╭──

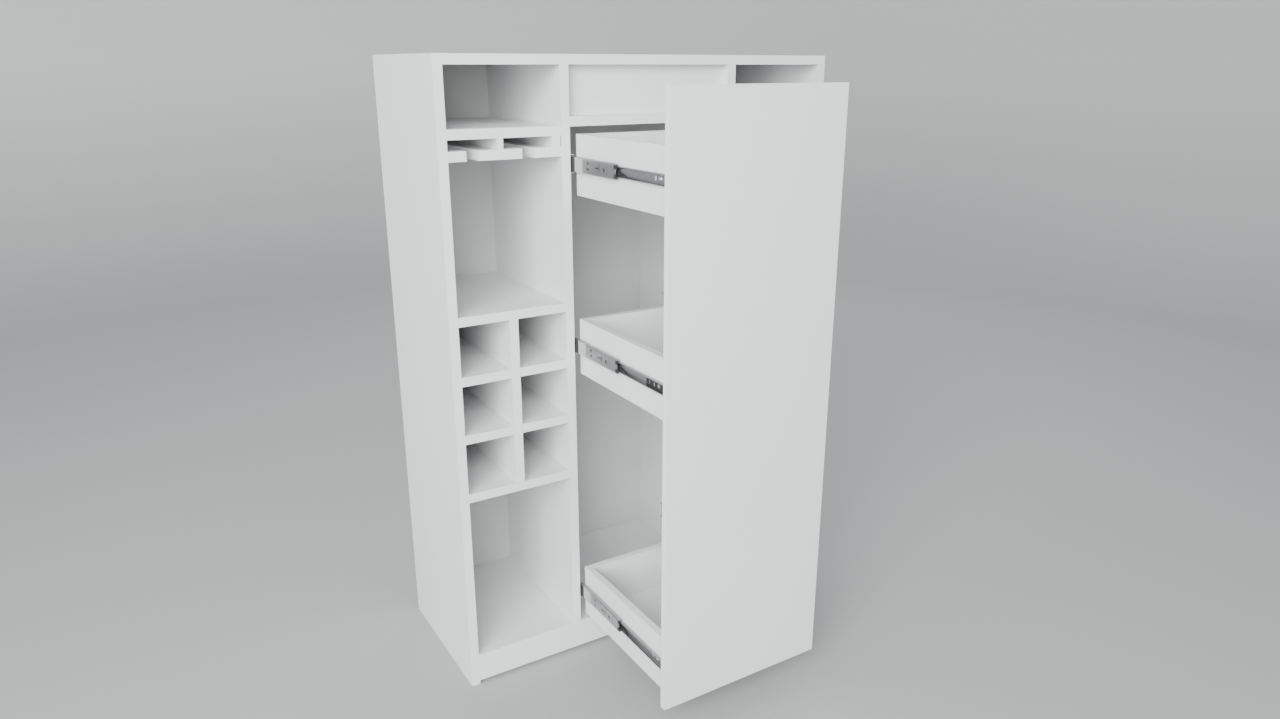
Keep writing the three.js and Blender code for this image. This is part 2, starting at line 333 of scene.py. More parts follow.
def melamine(name, band_planes, roughness=0.42):
    """White melamine board. Each of its banded edges is (axis, place, side the board is on)."""
    material, tree, shader = new_material(name)
    place = add_node(tree, "ShaderNodeTexCoord").outputs["Object"]
    paper = place_group(tree, pressed_paper, {"Vector": place, "Pebble Size": 0.0011})
    hands = place_group(tree, handling, {"Vector": place})
    wear = place_group(tree, edge_wear, {"Vector": place, "Width": 0.0011, "Patchiness": 0.40})
    axes = add_node(tree, "ShaderNodeSeparateXYZ", {"Vector": place})
    distance = 1.0
    for axis, where, side in band_planes:
        inside = maths(tree, "MULTIPLY", maths(tree, "SUBTRACT", axes.outputs[axis], where), side)
        distance = maths(tree, "MINIMUM", distance, inside)
    seam = place_group(tree, band_seam, {"Distance": distance, "Band": EDGE_BAND})

    shade = add_node(tree, "ShaderNodeMapRange",
                     {"Value": hands.outputs["Smears"], "To Min": 0.965, "To Max": 1.03})
    coat = blend_colours(tree, seam.outputs["On Band"], MELAMINE_WHITE, BAND_WHITE)
    toned = scaled(tree, coat, shade.outputs["Result"])
    seamed = blend_colours(tree, maths(tree, "MULTIPLY", seam.outputs["Seam"], 0.6), toned, RUBBED_GREY)
    worn = blend_colours(tree, maths(tree, "MULTIPLY", wear.outputs["Mask"], 0.5), seamed, RUBBED_GREY)
    tree.links.new(worn, shader.inputs["Base Color"])

    rough = maths(tree, "ADD", roughness - 0.05, maths(tree, "MULTIPLY", hands.outputs["Smears"], 0.12))
    rough = maths(tree, "ADD", rough, maths(tree, "MULTIPLY", hands.outputs["Scuffs"], 0.10))
    rough = maths(tree, "ADD", rough, maths(tree, "MULTIPLY", wear.outputs["Mask"], 0.15), clamp=True)
    tree.links.new(rough, shader.inputs["Roughness"])
    shader.inputs["Specular IOR Level"].default_value = 0.42

    groove = maths(tree, "MULTIPLY", seam.outputs["Seam"], 1.2)
    height = maths(tree, "SUBTRACT", paper.outputs["Height"], groove)
    add_bump(tree, shader, height, strength=0.3, distance=0.0002)
    return material


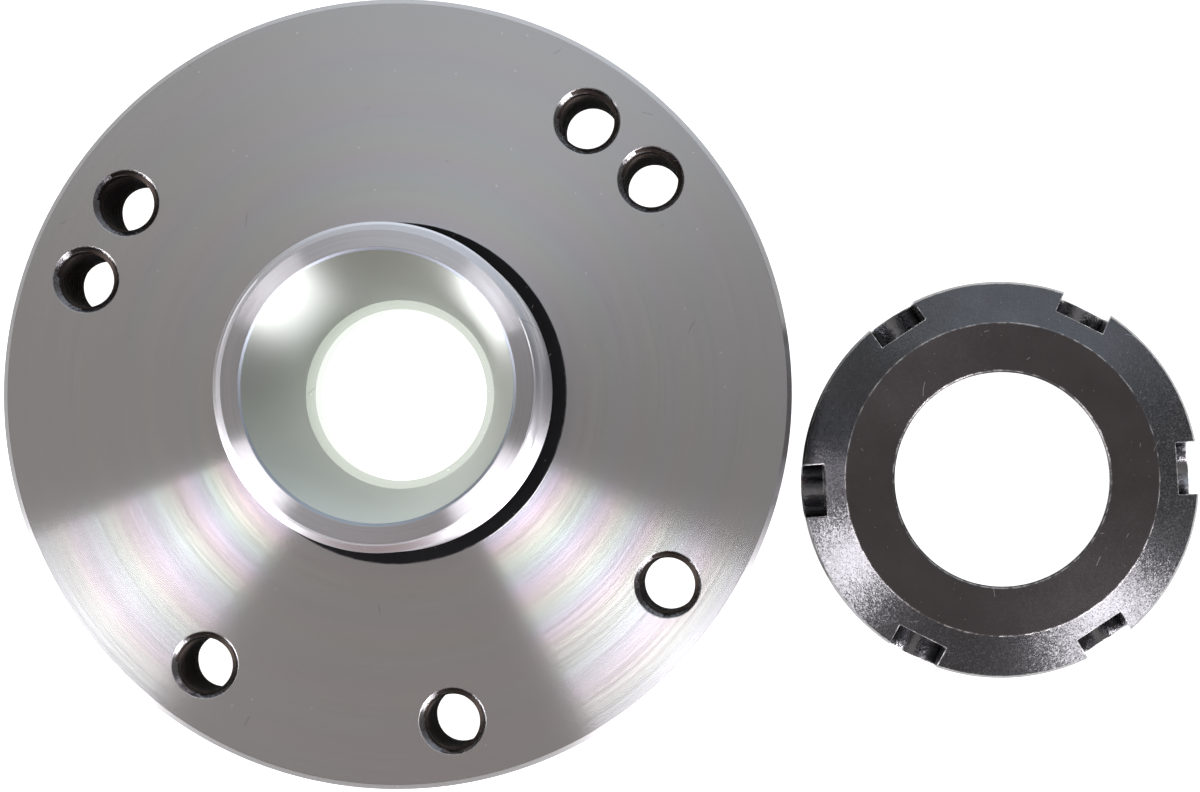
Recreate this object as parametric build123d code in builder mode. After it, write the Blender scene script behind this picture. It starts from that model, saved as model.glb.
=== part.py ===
from build123d import *
import math
import os

# A flange-mounted collet chuck for a lathe spindle, with its clamping nut taken off beside it.
# All sizes are in millimetres. The origin is on the chuck's axis at the flange's back face,
# +Z points out of the collet socket, and both pieces stand on the plane Z = 0.

# Flange
flange_diameter = 100.0
flange_thickness = 20.0
flange_front_edge = 0.6
flange_back_edge = 1.0

# Tapped mounting holes: two bolt patterns share one circle, this far inside the flange's rim
screw_rim_distance = 8.0
screw_circle = flange_diameter - 2 * screw_rim_distance
screw_tap_drill = 6.8
screw_mouth = 8.5
four_hole_start = 55.0
three_hole_start = 40.0

# Register recess in the back, which centres the chuck on the spindle's spigot: its wall
# stands this far inside the screw circle, so that the holes stay in the foot ring around it
register_screw_distance = 6.0
register_diameter = screw_circle - 2 * register_screw_distance
register_depth = 4.0
register_edge = 0.5

# Nose and its clamping thread
nose_height = 26.0
thread_diameter = 40.0
thread_pitch = 1.5
thread_start_edge = 1.1
neck_height = 4.0
neck_depth = 0.2
neck_fillet = 0.6
land_width = 1.6
land_height = 0.25

# Collet socket: the taper, the throat that leads out of it and the bore for long stock
collet_diameter = 33.0
taper_half_angle = 8.0
taper_end_diameter = 24.1
mouth_edge = 0.3
throat_half_angle = 30.0
bore_diameter = 22.0
bore_back_edge = 1.0

# Clamping nut
nut_diameter = 50.0
nut_height = 22.5
nut_face_diameter = 39.2
nut_bevel_height = 4.4
nut_corner_edge = 0.35
nut_rear_edge = 0.5
nut_bore_diameter = 26.8
nut_bore_edge = 0.2
nut_bore_land = 1.2
nut_cone_half_angle = 30.0
collet_clearance = 0.2
relief_width = 2.2
relief_depth = 0.25
lip_thickness = 1.2
lip_diameter = 31.4
lip_offset = 0.8

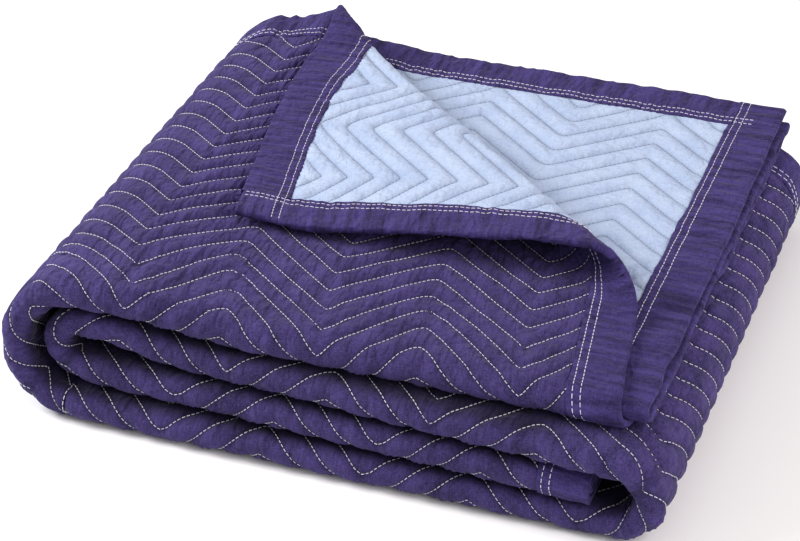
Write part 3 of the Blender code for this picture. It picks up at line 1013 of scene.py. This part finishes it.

╰──

Task description =>
Among the records above, find each line holding the string "from" and pull it out.

Result of this task =>
Recreate this object as parametric build123d code in builder mode. After it, write the Blender scene script behind this picture. It starts from that model, saved as model.glb.
from build123d import *